**Problem details**
Go through the listing below and list every line with "from".

----------

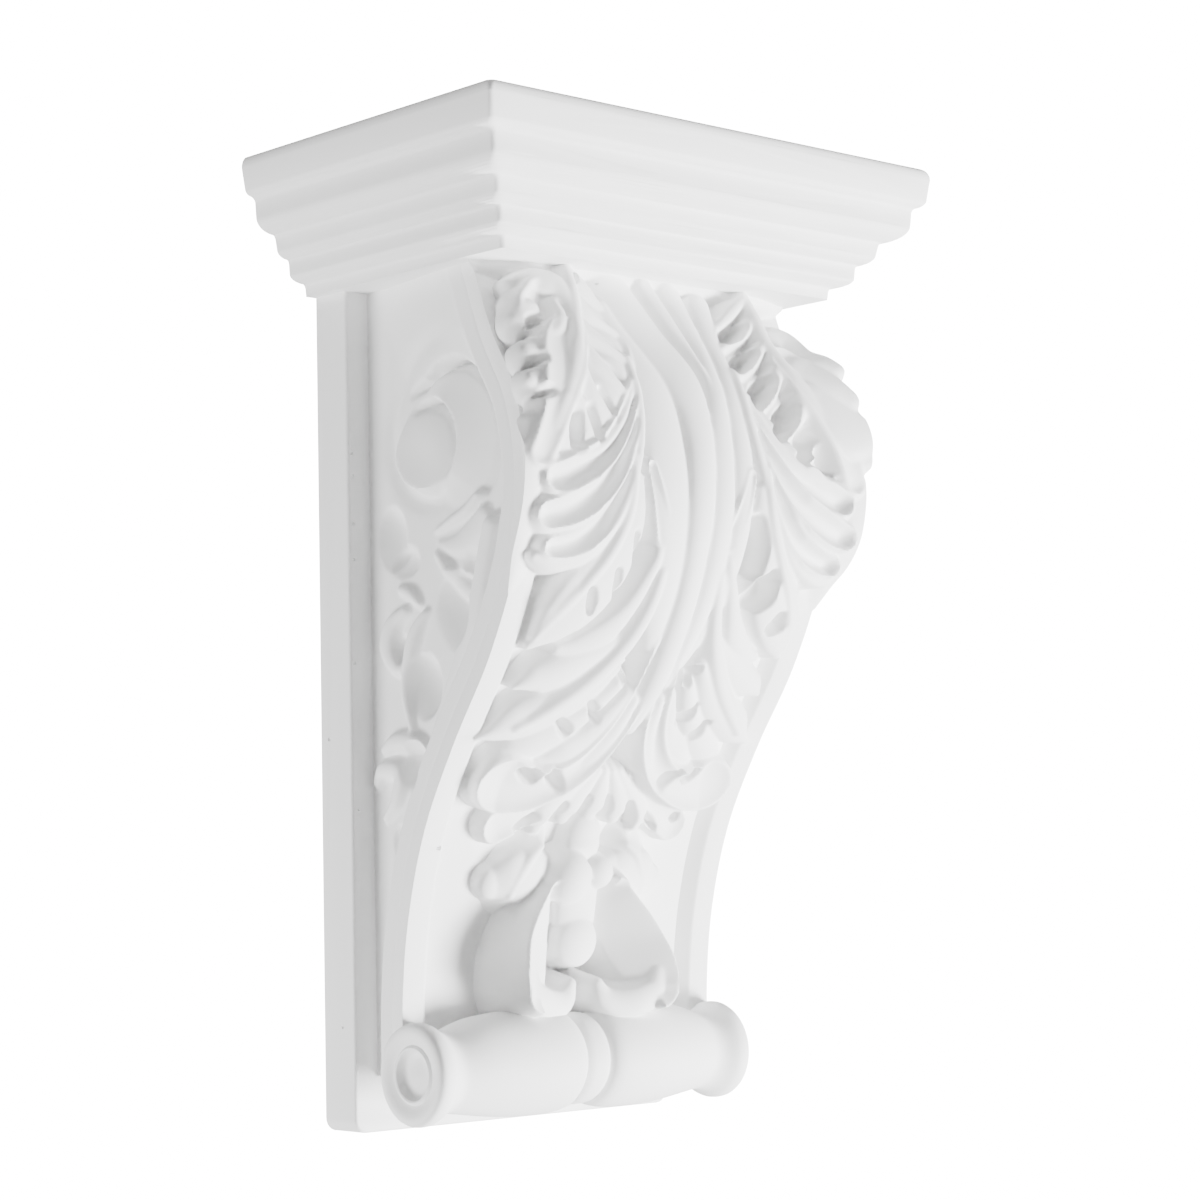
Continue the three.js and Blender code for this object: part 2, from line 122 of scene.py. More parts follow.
def on_s(down):
    """Place (y, z) and outward direction (y, z) of the sheet at a distance down the S."""
    y, z, ay, az = (np.interp(down, s_down, c) for c in (*s_line.T, *s_along.T))
    return y, z, az, -ay


print("the S is", round(float(s_length[-1]), 1), "mm long")

# %% [markdown]
# A leaf is drawn with strokes, as a gouge would cut it. A stroke runs along a smooth curve through
# a few points, each with its own height and half width. Its section is a bead, round on top, or a
# scoop, a hollow between two rims. Many strokes are joined by taking the highest, and drilled eyes
# by taking the lowest.


# %% Strokes
FALL = 2.6
LEAN = 9.0
LEAN_HEIGHT = 4.5
LEAN_START = 0.7 * HALF_BODY


def lean_at(high):
    """How far a place at the edge of the sheet leans out, which levels off for high places."""
    return LEAN * (1 - np.exp(-np.maximum(high, 0) / LEAN_HEIGHT))


def before_lean(out, high):
    """The place on the sheet that leans out to a given distance from the middle line."""
    share = lean_at(high) / (HALF_BODY - LEAN_START)
    return np.where(out > LEAN_START, (out + share * LEAN_START) / (1 + share), out)


def stroke(section, dip, points, tilt=0.0, fall=FALL, rim=0.0):
    line = smooth_curve(points, 8)
    line[:, 0] = before_lean(line[:, 0], line[:, 2])
    return section, dip, tilt, fall, rim, line


def bead(dip, *points, **more):
    return stroke("bead", dip, points, **more)


def scoop(dip, *points, **more):
    return stroke("scoop", dip, points, **more)


def along_stroke(line, out, down):
    """Distance from a stroke's line, on which side, and the height and half width there."""
    nearest = np.full(out.shape, np.inf)
    side = np.zeros(out.shape)
    high = np.zeros(out.shape)
    half = np.ones(out.shape)
    for a, b in zip(line[:-1], line[1:]):
        dx, dy = b[:2] - a[:2]
        size = dx * dx + dy * dy
        if size < 1e-9:
            continue
        px, py = out - a[0], down - a[1]
        share = np.clip((px * dx + py * dy) / size, 0, 1)
        distance = np.hypot(px - dx * share, py - dy * share)
        closer = distance < nearest
        nearest = np.where(closer, distance, nearest)
        side = np.where(closer, np.sign(dx * py - dy * px), side)
        high = np.where(closer, a[2] + (b[2] - a[2]) * share, high)
        half = np.where(closer, a[3] + (b[3] - a[3]) * share, half)
    return nearest, side, high, half


def stroke_height(one, out, down):
    section, dip, tilt, fall, rim, line = one
    nearest, side, high, half = along_stroke(line, out, down)
    x = np.minimum(nearest / half, 1)
    if section == "scoop":
        hollow = (1 - x * x) ** 0.8
    else:
        hollow = 1 - np.sqrt(1 - x * x)
    past = np.maximum(nearest - half - rim, 0) * fall
    return high - dip * hollow - past + tilt * side * x


# %% [markdown]
# A stroke changes only the part of the sheet that it can reach, so the rest is left out of the sum,
# which keeps a hundred strokes quick. A drilled eye is a slot with a round bottom and steep walls.

# %% Raise and drill
LOWEST = -8.0
DRILL = 4.0
EYE_BOWL = 1.6
EYE_HEIGHT = 9


def window(one, out, down):
    """The part of the sheet that a stroke can reach, as slices of its rows and columns."""
    _, _, tilt, fall, rim, line = one
    reach = rim + line[:, 3].max() + (line[:, 2].max() - LOWEST + abs(tilt)) / fall
    parts = []
    for places, along in ((down[:, 0], line[:, 1]), (out[0], line[:, 0])):
        hit = np.where((places > along.min() - reach) & (places < along.max() + reach))[0]
        if not len(hit):
            return None
        parts.append(slice(hit[0], hit[-1] + 1))
    return tuple(parts)


def raise_to(high, strokes, out, down):
    """Raises a height field to the highest of some strokes."""
    for one in strokes:
        place = window(one, out, down)
        if place:
            there = stroke_height(one, out[place], down[place])
            high[place] = np.maximum(high[place], there)
    return high


def drill(high, eyes, out, down):
    """Cuts slots into a height field: each is (out, down, turn, length, half width, floor)."""
    for eye_out, eye_down, turn, length, half, floor in eyes:
        run = np.array([math.sin(turn), math.cos(turn)]) * length / 2
        middle = np.array([before_lean(eye_out, EYE_HEIGHT), eye_down])
        ends = [(*(middle - run), 0, half * 0.4), (*middle, 0, half), (*(middle + run), 0, half * 0.7)]
        line = smooth_curve(ends, 5)
        nearest, _, _, wide = along_stroke(line, out, down)
        bowl = EYE_BOWL * np.minimum(nearest / wide, 1) ** 2
        high[...] = np.minimum(high, floor + bowl + np.maximum(nearest - wide, 0) * DRILL)
    return high


# %% [markdown]
# The middle of the front is a bundle of long reeds that lean a little to one side at the top, so
# they are drawn whole, while the leaves beside them are drawn on one half and used on both.

# %% Reeds down the middle
REEDS = [
    bead(3, (-24, 18, 9, 4), (-19, 31, 9, 5), (-14, 45, 8.5, 7), (-13, 62, 8.5, 8), (-11, 80, 8.5, 7.5),
         (-8.5, 96, 8, 6.5), (-7, 110, 7, 5), (-4, 124, 5, 3)),
    bead(3, (20, 12, 9, 5), (20, 32, 9, 4.2), (19, 50, 8.5, 4.5), (18.5, 75, 8.5, 4.5), (16, 95, 8, 4.5),
         (12, 112, 6.5, 4), (9, 124, 5, 3)),
    bead(3, (8, 8, 9, 5), (13, 27, 9, 3.6), (12, 44, 9, 4.2), (10, 60, 9, 5), (9.5, 80, 9, 4.8),
         (9, 97, 8.5, 4.4), (7.5, 114, 7.5, 3.6), (5, 130, 6, 2.5)),
    bead(3.5, (-17, 10, 9, 9), (-9, 27, 9.5, 9.5), (-1.5, 42, 10, 8), (0.5, 56, 10, 6.2), (0, 75, 10, 5.6),
         (0, 95, 9.5, 5), (0, 113, 9, 4.6), (0, 130, 8, 4.2), (-1, 146, 6, 3.4)),
    bead(2, (-3, 8, 9.5, 3.4), (5, 25, 9.5, 2.4), (10, 42, 9, 1.4)),
]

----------

**Complete output**
Continue the three.js and Blender code for this object: part 2, from line 122 of scene.py. More parts follow.
    """The place on the sheet that leans out to a given distance from the middle line."""
    """Distance from a stroke's line, on which side, and the height and half width there."""